In his mid-20s, he bought a 38-foot fishing boat and named her the Ginny Bea, after his two grandmothers. Soon, he was oystering in winter and crabbing in summer, like four generations of Daniels men before him.
During crab season, he was up at 3:30 a.m. to tend to his peelers, buy bait and get on the water by dawn. Afternoons, he would drive his crabs around a fractured market. He did not fault the buyers who left for Louisiana crabs.
“I can only get you crabs April to November; they can get you crabs all year round,” he said. “You’re going to want to lock that in.”
Daniels sold to the trucks for Harris and New York, also to The Red Roost crab house and Delaware’s Harbor House Seafood — anywhere he could sell. His father assured him that the market would improve. His fiancée promised that she would support his any decision.
“The whole time I was planning the wedding, I’m feeling like I need to make a move,” he said. “I’m starting a family. I can’t keep hoping to make money.”
One recent afternoon, the Ginny Bea sits on blocks at the marina. Terry Daniels is home with his wife, Megan, and their newborn son, Clayton. Above the dining table hangs a huge photo of Daniels at work, crabbing. The scripture on their wall reads “As for me and my house, we shall serve crabs.”
It’s a perfect waterman’s home, though he’s no longer a working waterman.
Daniels took a job as a correctional officer last fall, and he works at a jail 45 minutes away. For the first time in his life he has health benefits, paid vacation and a steady income.
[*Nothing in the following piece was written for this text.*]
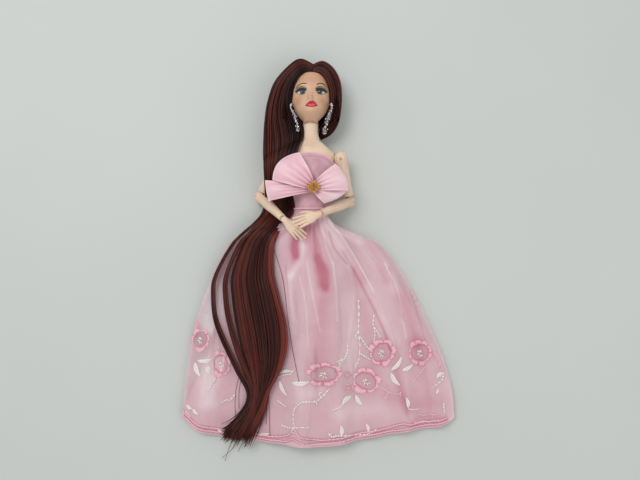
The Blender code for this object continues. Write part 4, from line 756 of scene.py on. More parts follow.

He has time for baseball games and horse races and fishing trips just for fun. He misses the water, but shares no hard feelings about a crab business that’s leaving Deal Island behind.
“They just don’t see our crabs as valuable anymore,” he said.
Daniels wanted to celebrate his graduation from the officer training academy by inviting friends over in Eastern Shore style. So he found himself in the unfamiliar position of having to buy crabs.
It was late April, and there were big Louisiana crabs for sale. A bushel of larges went for $485.
He settled for hotdogs and hamburgers.